Happy Holidays in a Down Economy

“This year, people will try to get into the spirit of the season against the backdrop of a troubled economy,” says Noel C. Borck, the LHSFNA’s Management Co-Chairman. “Higher gas, food and cost of living expenses may have you thinking twice about how you spend your money this holiday season. Wallets and budgets will be stretched to accommodate presents and parties while also trying to make ends meet.”

Below are several suggestions to help you enjoy the holidays without breaking the bank.

  • Make a budget and stick to it. Start off your holiday shopping by figuring out exactly what you can afford. If you start early and look for sales, your shopping can fit well within your means. Most importantly, being able to pay your bills and meet your expenses needs to be a priority over gifts. Don’t feel as though you are a “Scrooge” by limiting your spending.

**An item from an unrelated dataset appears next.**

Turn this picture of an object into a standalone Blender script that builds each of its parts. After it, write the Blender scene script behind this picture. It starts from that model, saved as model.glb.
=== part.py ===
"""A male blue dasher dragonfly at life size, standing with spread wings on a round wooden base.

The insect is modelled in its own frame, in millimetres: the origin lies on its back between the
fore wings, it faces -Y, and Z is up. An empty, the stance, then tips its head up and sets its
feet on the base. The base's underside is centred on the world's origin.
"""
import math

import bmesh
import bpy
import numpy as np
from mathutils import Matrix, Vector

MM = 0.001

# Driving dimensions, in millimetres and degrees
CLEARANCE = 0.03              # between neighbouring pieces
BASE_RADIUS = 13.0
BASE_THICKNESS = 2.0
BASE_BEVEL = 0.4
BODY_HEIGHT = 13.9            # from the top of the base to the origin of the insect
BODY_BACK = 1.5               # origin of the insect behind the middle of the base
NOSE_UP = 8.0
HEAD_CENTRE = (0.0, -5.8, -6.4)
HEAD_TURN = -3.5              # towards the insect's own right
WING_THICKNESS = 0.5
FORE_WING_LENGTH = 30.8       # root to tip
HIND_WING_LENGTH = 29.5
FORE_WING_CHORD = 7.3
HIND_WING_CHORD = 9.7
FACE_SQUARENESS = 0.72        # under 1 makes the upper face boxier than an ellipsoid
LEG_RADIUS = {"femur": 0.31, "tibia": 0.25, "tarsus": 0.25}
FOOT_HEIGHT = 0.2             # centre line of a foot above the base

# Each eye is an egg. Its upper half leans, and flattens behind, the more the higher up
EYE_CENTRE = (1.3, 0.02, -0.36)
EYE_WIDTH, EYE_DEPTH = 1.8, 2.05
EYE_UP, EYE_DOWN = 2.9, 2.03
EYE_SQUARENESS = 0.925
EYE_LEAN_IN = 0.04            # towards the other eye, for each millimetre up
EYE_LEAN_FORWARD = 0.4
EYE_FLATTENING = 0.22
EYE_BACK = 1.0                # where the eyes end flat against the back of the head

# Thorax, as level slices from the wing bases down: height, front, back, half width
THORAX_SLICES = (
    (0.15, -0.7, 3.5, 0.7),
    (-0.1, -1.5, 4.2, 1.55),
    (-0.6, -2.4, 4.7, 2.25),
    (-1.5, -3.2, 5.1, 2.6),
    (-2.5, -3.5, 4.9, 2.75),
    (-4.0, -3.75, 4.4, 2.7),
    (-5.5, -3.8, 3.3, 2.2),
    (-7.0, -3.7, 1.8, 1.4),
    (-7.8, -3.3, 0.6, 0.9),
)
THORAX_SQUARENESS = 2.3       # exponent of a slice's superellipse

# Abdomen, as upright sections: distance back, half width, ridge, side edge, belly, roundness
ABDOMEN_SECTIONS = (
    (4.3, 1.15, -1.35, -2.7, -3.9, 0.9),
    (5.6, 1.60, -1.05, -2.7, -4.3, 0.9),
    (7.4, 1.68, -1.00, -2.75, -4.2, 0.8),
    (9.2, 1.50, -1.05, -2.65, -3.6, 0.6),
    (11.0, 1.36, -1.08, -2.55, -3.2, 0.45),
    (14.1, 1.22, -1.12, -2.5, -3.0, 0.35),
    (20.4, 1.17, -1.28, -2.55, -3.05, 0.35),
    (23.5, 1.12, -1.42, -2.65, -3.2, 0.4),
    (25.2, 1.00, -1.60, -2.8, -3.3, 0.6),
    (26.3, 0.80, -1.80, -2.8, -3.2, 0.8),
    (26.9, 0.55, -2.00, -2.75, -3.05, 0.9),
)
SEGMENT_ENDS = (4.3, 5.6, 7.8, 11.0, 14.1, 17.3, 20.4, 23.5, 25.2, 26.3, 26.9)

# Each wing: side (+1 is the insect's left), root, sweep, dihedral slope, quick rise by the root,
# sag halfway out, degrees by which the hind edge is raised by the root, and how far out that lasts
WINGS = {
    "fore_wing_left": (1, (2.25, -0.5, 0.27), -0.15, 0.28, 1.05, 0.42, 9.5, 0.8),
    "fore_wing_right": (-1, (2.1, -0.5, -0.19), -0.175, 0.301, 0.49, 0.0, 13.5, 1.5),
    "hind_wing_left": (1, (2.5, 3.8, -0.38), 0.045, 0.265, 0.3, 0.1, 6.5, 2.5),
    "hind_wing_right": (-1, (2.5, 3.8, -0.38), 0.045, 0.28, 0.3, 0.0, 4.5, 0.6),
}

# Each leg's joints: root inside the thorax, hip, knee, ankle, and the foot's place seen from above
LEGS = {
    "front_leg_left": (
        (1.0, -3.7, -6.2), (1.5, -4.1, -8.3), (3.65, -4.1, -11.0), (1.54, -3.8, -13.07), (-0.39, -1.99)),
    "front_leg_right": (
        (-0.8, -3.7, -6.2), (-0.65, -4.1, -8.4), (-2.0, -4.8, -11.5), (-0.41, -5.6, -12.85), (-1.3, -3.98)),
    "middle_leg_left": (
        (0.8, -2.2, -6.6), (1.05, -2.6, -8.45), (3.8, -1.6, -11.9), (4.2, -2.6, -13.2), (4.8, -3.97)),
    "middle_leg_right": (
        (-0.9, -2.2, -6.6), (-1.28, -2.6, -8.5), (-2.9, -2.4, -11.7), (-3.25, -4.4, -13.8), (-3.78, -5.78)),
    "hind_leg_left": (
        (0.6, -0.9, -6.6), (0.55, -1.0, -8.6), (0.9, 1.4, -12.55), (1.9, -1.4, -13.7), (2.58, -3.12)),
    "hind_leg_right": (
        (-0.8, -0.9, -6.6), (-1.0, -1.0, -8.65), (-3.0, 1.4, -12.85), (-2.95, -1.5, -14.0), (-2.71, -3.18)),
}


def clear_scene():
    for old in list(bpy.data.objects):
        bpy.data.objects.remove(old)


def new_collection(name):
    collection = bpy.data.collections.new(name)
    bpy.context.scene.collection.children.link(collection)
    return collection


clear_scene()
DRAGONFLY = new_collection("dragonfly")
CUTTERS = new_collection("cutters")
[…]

  • Shop with a list. In addition to setting a budget, make a list of everyone to whom you are giving gifts and what you are going to get them.  Consider getting the entire family to draw names for gifts so the pressure on everyone is reduced. Remember to include presents for any gift exchanges that you may participate in at work.  This will help you stick to your budget and resist impulse buying.

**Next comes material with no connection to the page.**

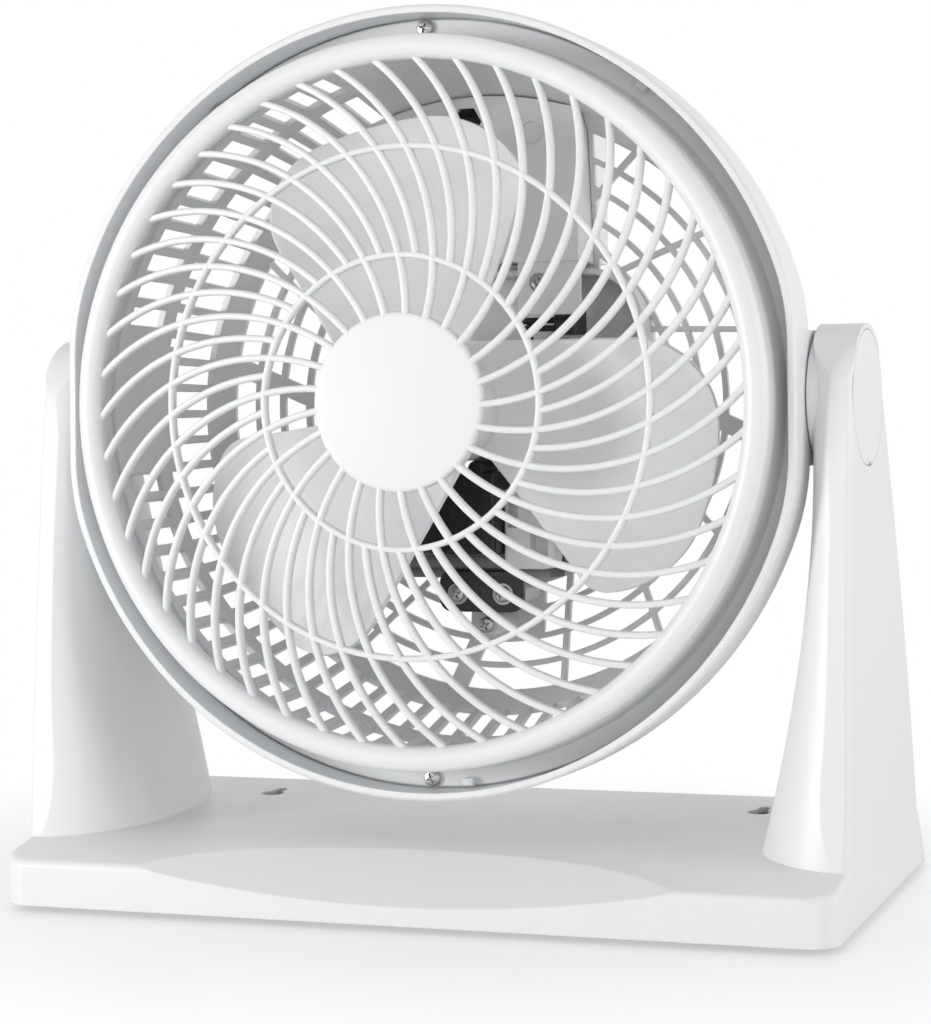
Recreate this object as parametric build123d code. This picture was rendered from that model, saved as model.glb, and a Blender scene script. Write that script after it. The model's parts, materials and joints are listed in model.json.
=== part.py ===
"""Air circulator fan: a round caged head that tilts between the two arms of a moulded stand.

Millimetres. +Z is up, -Y is the side the air leaves by, and the origin is on the floor under the
middle of the stand. The head is drawn in its own frame, where +Z is the way the air goes, +Y is up
and the origin is on the tilt axis. Angles called "clock" run clockwise from the top, as seen from
the front. Each sub-part is written to parts/ as its own STEP file.
"""

import os
from math import cos, hypot, radians, sin

from build123d import *

# ---------------------------------------------------------------- driving dimensions: overall
LIP_R = 145.0
HEAD_HALF_WIDTH = LIP_R - 3.3
ARM_GAP = 0.5
BOSS_PROUD = 0.8
ARM_SLIMMEST = 16.0
STAND_WIDTH = 2 * (HEAD_HALF_WIDTH + ARM_GAP + BOSS_PROUD + ARM_SLIMMEST)
STAND_DEPTH = 170.0
PIVOT_Y = -14.0
PIVOT_Z = LIP_R + 40.0
REST_TILT = 3.0

# ---------------------------------------------------------------- driving dimensions: stand
FOOT_HEIGHT = 2.0
STAND_WALL = 2.6
BASE_TOP = 24.5
BASE_FRONT_CORNER_R = 9.5
BASE_REAR_CORNER_R = 14.0
BASE_EDGE_R = 3.0
BASE_REAR_LEAN = 13.0
CROWN_REACH = 35.0
CROWN_DROP = 5.7
SCOOP_HALF_LENGTH = STAND_WIDTH / 2 - 29.0
SCOOP_TOP_REACH = 28.0
SCOOP_FRONT_DROP = 15.5
RIB_THICK = 1.8
RIB_RISE = 5.0

ARM_TOP_R = 26.5
ARM_FRONT_FLARE = 25.0
ARM_REAR_FLARE = 49.0
ARM_FOOT_FLARE = 31.0
ARM_STRAIGHT = 25.0
ARM_PEAK_SHARE = 0.38
ARM_EDGE_R = 3.5
ARM_MARGIN = 0.6
CAP_R = 24.3
CAP_THICK = 2.2
CAP_GAP = 0.2
BOSS_TUBE_R = 12.0
BOSS_TUBE_LEN = 7.4
BOSS_BACKING = 1.0

FOOT_R = 7.0
FOOT_SEAT = 1.5
FOOT_INSET_X = 24.0
FOOT_INSET_Y = 24.0
KEYHOLE_X = STAND_WIDTH / 2 - 57.0
KEYHOLE_Y = 38.0
KEYHOLE_HEAD_R = 4.6
KEYHOLE_SLOT = 4.8
KEYHOLE_TRAVEL = 9.0

# ---------------------------------------------------------------- driving dimensions: head
LIP_WALL = 3.0
LIP_FRONT = 37.0
CHORD_BLEND_R = 85.0
SHELF_Z = 19.5
SHELF_THICK = 2.5
DRUM_WALL = 2.5
DRUM_FRONT_R = LIP_R - 14.0
DRUM_WAIST_R = DRUM_FRONT_R - 3.0
DRUM_WAIST_Z = -12.5
DRUM_REAR_R = DRUM_FRONT_R - 12.4
DRUM_REAR_Z = -42.8
REAR_FACE_R = DRUM_REAR_R - 6.0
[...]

  • Pay with cash or a debit card. It’s best to leave your credit card at home when you go shopping. You don’t want to rack up debt in December, because you will regret those high-end purchases when the bills arrive in January.

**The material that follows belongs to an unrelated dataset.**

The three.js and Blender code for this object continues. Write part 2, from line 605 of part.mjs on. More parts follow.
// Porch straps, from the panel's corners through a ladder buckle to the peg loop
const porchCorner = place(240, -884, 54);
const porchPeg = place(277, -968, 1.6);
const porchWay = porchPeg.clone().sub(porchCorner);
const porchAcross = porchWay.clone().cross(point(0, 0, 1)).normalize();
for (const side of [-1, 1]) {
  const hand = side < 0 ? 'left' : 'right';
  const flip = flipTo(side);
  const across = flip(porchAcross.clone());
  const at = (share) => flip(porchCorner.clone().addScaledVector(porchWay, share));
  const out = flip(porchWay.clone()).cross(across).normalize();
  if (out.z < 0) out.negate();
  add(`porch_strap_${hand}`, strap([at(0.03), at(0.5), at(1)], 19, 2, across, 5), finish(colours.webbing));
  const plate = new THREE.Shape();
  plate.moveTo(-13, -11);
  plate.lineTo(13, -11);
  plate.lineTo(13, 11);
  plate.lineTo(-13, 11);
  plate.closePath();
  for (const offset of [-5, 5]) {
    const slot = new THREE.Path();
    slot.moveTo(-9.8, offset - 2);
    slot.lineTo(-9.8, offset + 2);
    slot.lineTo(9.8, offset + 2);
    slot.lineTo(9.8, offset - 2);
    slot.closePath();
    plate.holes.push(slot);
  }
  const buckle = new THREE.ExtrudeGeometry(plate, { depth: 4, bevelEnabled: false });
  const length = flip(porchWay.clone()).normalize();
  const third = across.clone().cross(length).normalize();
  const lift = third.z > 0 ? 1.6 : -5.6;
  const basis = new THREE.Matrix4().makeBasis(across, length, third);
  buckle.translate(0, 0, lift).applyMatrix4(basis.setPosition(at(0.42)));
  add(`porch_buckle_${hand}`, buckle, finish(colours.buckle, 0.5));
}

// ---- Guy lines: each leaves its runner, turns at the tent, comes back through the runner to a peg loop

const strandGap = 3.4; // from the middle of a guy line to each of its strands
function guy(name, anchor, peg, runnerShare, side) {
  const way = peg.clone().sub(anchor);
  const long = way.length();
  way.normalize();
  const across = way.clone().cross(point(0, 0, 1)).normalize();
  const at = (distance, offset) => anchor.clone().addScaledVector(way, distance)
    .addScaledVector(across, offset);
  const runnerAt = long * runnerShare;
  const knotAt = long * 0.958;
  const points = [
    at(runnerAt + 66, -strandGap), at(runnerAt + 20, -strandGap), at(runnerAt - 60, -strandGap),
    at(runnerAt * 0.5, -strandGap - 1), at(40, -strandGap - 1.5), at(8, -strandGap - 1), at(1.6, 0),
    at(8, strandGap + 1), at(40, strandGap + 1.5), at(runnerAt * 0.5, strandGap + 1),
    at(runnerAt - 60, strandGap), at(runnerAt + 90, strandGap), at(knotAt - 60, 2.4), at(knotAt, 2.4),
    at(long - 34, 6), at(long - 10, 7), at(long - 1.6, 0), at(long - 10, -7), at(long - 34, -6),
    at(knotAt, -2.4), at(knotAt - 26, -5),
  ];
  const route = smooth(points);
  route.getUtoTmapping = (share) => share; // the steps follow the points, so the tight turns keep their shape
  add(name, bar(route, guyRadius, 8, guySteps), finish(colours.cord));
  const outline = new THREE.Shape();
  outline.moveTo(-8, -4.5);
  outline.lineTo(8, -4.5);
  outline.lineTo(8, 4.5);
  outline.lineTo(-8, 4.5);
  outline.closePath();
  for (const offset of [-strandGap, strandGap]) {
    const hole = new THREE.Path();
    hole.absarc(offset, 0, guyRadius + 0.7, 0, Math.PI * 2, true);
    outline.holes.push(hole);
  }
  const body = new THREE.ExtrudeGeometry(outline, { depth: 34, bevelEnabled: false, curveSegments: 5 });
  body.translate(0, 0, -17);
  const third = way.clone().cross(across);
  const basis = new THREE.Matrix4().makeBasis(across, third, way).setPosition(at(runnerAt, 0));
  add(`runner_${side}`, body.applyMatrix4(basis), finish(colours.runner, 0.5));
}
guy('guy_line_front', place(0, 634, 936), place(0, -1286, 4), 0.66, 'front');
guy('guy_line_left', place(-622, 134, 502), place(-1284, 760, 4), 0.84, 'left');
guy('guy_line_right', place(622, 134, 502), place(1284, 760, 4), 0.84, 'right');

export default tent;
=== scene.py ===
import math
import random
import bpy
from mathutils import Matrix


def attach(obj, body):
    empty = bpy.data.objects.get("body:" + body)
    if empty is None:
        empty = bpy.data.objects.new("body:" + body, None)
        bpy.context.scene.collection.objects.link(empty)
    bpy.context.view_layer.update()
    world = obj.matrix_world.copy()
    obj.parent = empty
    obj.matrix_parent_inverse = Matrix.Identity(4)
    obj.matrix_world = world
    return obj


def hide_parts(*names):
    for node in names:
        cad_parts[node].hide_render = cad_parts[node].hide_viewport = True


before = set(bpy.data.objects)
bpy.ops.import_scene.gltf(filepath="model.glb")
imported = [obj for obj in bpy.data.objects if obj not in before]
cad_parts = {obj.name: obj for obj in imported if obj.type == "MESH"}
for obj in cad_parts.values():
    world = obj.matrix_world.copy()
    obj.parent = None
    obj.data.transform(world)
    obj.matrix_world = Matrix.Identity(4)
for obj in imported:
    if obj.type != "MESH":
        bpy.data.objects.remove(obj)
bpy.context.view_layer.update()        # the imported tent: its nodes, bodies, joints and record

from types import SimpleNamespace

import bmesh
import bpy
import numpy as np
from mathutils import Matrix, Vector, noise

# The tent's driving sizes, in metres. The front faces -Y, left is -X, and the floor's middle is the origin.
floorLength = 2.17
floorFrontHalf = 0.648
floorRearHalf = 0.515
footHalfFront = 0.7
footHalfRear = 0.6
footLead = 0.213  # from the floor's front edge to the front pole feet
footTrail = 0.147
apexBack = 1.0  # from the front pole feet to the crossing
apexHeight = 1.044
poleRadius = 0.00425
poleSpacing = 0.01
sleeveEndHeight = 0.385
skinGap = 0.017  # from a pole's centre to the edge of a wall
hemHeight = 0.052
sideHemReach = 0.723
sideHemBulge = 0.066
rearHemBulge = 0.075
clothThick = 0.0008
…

  • Shop online. Few places are more hectic and stress-inducing during the holiday season than a shopping mall. You can save on gas and reduce frivolous spending by taking your list and doing all your shopping online from the comfort of home. Keep in mind that many websites have free shipping during the holidays.
  • Think outside of the (gift) box. It is easy to make the holidays all about getting and giving presents. Consider centering your holiday on activities that do not emphasize gift-giving. Go caroling or serve meals at a homeless shelter. Humanitarian organizations such as the Salvation Army and the Meals on Wheels Association of America always need extra hands during the holiday season. To learn more about volunteer opportunities in your area, visit volunteermatch.org.
  • Start thinking about next year now. Purchase decorations after the holidays. It is tempting to get new lights or candles to spruce up your home every year. Yet, the prices on most of these items will be dramatically reduced in late December and early January. Consider buying your cards, decorations and other festive materials when the holidays are over.
  • Take time out to relax. The holidays can be a busy and stressful time when you are picking up extra shifts and part-time work to meet your financial demands. Make sure that you take some time for yourself. Do activities that are relaxing for you, and while you’re at them, be sure to breathe deeply and release tension. You will think more clearly and be more apt to make wise financial decisions when you are not stressed.

“Lastly, remember the reason for the season,” notes Borck. “The holidays are a time of joy and showing appreciation towards your friends and loved ones. No matter what the economy looks like and even if material gifts are not plentiful this year, focus on what truly matters and celebrate all the wonderful things that money cannot buy.”